Digital Literacy
May 1998
First, we probably should define digital literacy, at least in the way that I’m using it. Digital literacy is the third in a triumvirate of “enabling technologies,” so to speak, that includes reading and media literacy. When I say it, I imagine people who know enough about technology that they no longer believe it is only understandable by geniuses, or that it is somehow “magic” and therefore beyond their comprehension.
What makes digital literacy important? When something is perceived as magic, people automatically bestow power upon the “magician,” whether or not that power is deserved and independent of who that power benefits.

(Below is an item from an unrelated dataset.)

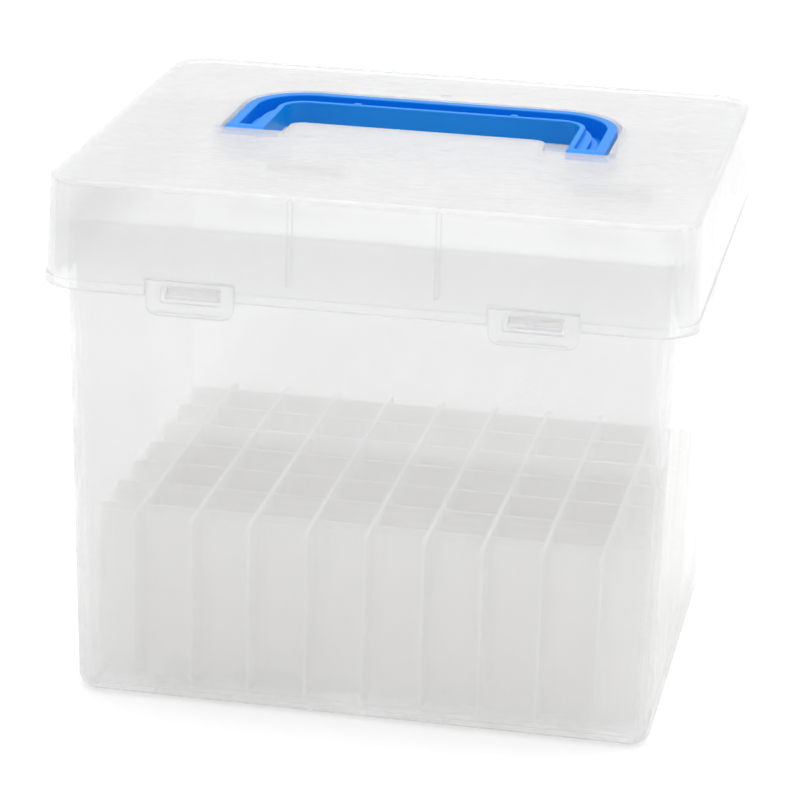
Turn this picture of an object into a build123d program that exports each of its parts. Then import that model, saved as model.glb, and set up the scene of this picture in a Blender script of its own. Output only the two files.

Those who cannot read, for example, relinquish much of their ability to participate fully in society because so much of the information they need to participate (such as voter information, public services and road signs) comes in written form. Who might be interested in keeping them illiterate and why is not something I’ll get into here.
But where digital literacy is concerned, most people in American society, at least, have been bamboozled by technology propaganda simply because they have insufficient knowledge of the digital world to challenge the propagandists on their own turf. But once people can see the little wizard behind the curtain, they are free to make more reasonable choices — particularly about how they choose to weave technology into their lives.

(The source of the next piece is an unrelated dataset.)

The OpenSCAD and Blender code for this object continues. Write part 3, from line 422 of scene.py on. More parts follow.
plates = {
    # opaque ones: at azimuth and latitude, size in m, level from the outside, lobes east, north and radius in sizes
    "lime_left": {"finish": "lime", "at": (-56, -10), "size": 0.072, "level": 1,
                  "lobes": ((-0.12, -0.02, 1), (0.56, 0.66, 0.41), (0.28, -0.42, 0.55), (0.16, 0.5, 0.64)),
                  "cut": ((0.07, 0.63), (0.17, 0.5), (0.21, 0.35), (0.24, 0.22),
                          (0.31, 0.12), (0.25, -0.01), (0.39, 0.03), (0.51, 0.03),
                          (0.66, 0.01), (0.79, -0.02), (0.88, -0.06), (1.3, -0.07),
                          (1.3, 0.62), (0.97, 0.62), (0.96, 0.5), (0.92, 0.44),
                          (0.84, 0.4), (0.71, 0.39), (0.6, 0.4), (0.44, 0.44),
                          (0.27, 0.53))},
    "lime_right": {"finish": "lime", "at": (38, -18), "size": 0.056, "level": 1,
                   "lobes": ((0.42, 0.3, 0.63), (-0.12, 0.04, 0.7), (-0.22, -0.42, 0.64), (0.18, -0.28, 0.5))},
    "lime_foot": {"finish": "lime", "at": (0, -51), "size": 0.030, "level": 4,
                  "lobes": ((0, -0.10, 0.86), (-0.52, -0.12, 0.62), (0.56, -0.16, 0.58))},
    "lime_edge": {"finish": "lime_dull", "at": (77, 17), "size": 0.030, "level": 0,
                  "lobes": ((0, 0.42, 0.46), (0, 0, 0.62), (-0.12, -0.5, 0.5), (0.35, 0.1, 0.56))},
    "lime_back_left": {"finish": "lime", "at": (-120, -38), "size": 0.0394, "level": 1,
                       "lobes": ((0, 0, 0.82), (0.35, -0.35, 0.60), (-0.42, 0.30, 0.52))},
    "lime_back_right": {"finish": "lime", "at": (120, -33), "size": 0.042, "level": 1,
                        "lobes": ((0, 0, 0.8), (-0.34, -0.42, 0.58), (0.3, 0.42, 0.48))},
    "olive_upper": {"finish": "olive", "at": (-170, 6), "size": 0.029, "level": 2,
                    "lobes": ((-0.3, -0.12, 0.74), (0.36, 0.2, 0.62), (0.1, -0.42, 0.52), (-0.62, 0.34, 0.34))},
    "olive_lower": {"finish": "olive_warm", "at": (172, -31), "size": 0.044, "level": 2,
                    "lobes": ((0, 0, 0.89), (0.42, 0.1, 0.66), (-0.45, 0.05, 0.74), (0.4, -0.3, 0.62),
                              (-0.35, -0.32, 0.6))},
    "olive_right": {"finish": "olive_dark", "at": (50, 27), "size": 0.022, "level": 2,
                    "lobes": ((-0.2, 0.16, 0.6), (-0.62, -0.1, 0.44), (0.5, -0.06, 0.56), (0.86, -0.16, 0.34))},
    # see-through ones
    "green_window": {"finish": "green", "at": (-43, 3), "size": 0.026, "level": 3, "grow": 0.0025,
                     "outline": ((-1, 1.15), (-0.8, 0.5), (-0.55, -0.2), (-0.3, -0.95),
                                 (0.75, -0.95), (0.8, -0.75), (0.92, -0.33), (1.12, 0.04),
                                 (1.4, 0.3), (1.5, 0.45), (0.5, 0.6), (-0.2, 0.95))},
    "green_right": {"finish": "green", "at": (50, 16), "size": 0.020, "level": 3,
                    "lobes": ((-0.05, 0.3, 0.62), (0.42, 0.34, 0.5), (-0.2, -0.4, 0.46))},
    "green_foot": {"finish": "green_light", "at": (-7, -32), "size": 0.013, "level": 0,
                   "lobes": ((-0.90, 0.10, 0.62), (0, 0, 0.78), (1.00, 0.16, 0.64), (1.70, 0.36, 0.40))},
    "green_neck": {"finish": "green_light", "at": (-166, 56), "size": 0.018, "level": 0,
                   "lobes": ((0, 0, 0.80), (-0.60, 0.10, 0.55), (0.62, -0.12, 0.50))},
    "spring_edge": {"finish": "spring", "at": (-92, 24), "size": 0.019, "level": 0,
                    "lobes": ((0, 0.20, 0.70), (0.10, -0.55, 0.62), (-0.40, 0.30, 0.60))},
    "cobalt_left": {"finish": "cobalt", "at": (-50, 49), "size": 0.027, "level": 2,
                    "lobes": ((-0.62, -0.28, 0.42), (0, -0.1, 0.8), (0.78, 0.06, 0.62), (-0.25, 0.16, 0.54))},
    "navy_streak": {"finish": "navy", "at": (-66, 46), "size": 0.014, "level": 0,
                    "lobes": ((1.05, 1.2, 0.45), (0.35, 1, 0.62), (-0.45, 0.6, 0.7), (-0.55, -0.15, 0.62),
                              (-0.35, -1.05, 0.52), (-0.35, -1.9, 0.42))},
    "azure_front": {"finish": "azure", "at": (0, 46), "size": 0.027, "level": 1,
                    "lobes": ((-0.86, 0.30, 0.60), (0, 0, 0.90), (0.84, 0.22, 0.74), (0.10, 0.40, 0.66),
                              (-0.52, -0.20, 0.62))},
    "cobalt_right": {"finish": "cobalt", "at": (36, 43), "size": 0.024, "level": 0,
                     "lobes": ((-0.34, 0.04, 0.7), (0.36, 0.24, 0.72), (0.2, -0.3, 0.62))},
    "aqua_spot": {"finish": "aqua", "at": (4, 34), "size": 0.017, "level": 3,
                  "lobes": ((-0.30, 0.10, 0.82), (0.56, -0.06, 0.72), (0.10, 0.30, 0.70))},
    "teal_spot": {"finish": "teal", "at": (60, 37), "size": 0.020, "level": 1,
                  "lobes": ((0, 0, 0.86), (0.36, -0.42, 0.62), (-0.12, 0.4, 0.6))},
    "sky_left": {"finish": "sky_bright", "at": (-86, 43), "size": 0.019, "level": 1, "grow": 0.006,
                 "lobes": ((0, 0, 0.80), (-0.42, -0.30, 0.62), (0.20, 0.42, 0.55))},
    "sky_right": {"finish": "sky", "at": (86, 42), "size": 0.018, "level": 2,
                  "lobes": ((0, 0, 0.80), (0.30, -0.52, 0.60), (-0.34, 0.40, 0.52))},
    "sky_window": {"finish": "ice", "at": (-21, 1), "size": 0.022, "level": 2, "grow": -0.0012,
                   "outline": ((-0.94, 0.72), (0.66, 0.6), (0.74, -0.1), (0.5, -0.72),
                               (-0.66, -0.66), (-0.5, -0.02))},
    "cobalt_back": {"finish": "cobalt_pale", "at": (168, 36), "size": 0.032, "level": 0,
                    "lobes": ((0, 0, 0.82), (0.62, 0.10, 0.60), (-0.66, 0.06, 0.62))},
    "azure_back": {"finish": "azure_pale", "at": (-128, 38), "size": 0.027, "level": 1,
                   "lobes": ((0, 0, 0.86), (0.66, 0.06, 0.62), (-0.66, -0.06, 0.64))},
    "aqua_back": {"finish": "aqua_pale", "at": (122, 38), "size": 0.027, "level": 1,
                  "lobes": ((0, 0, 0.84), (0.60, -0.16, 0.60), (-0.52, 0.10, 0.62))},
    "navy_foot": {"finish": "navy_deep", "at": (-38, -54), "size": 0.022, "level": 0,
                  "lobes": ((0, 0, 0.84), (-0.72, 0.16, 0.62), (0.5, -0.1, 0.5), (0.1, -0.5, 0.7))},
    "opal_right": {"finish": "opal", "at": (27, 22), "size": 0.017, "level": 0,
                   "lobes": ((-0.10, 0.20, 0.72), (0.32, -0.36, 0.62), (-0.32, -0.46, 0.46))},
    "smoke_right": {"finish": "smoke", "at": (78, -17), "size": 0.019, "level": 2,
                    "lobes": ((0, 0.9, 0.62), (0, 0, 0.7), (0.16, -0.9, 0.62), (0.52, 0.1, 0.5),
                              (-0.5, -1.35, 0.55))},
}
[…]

The bottom line is that digital literacy provides the intellectual means to battle commercial and political propaganda about technology, which in turn provides new voices in a broad public debate about critical issues such as online privacy and security, free speech, ecological concerns and so on — the kind of informed debate that we hear today about issues such as health care reform and Social Security.

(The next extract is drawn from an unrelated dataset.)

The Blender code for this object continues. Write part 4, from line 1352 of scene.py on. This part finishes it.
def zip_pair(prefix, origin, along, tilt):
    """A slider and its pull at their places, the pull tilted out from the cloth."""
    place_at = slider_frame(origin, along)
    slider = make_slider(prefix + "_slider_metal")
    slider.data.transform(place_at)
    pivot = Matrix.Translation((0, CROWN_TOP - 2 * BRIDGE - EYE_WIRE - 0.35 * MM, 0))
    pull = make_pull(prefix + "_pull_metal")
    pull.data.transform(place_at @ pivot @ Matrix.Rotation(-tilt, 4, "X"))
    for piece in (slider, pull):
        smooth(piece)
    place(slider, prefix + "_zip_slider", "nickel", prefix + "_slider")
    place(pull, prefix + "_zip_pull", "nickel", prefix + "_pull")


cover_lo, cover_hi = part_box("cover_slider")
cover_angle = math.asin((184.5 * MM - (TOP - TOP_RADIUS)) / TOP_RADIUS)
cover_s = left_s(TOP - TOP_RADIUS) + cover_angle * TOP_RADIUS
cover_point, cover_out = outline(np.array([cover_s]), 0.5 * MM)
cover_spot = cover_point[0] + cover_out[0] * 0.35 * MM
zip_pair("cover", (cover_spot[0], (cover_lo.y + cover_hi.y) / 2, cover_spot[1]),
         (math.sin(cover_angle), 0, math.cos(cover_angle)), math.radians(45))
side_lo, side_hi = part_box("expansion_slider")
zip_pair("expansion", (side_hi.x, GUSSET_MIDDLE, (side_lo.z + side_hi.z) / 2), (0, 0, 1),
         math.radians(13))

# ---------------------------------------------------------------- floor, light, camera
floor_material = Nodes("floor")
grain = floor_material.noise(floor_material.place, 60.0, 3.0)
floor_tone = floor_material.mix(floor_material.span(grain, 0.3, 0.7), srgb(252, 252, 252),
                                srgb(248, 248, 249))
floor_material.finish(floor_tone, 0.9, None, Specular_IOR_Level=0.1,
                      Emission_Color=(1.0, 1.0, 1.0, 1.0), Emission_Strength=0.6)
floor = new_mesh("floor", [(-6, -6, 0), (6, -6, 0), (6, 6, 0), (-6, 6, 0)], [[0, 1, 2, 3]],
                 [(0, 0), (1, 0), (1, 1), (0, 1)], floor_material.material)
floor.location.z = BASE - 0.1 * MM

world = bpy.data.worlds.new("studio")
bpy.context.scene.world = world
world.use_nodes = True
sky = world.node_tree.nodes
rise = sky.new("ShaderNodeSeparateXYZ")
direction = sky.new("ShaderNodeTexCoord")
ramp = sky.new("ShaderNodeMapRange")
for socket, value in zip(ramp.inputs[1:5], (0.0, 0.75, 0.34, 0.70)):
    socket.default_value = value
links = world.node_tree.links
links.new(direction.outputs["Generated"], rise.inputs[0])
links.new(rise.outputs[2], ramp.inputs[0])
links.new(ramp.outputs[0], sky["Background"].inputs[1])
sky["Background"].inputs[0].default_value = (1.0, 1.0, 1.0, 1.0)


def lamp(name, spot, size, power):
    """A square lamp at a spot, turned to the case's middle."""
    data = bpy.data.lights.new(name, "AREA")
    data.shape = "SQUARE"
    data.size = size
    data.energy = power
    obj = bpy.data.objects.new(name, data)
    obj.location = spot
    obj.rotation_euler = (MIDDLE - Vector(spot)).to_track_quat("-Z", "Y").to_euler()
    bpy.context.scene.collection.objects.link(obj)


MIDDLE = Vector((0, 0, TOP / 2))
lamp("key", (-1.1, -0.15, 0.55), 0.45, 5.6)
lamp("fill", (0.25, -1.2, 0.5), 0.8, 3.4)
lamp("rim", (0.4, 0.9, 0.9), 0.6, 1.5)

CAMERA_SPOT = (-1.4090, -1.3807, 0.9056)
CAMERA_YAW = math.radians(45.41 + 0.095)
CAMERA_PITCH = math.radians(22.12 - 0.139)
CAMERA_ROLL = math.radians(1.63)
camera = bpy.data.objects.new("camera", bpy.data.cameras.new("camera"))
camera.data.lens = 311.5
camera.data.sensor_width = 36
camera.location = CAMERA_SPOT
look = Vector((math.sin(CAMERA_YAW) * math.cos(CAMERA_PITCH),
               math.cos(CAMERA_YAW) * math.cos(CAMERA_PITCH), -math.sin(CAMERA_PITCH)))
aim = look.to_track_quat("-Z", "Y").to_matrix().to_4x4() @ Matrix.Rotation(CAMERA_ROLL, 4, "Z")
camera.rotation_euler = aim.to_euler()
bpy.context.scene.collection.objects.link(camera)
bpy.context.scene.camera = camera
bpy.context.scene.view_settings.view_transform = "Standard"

We should be teaching digital literacy in the same way we teach any other complex subject: by teaching its building blocks. Just like we teach English or math, we should find a way to teach the grammar and lexicon of computers and media. When I studied film in college, for example, it was most enlightening to learn the grammar of filmmaking, to see how my emotions were manipulated by various shots and effects.
Give people some basic understanding of how a computer chip works, and how it’s made, how software works and the difference between and operating system and an application, how the Internet snaps together and how interactive software and media design persuades and manipulates, and I guarantee we’ll start hearing a much higher quality, more interesting and useful debate about the effects of technology.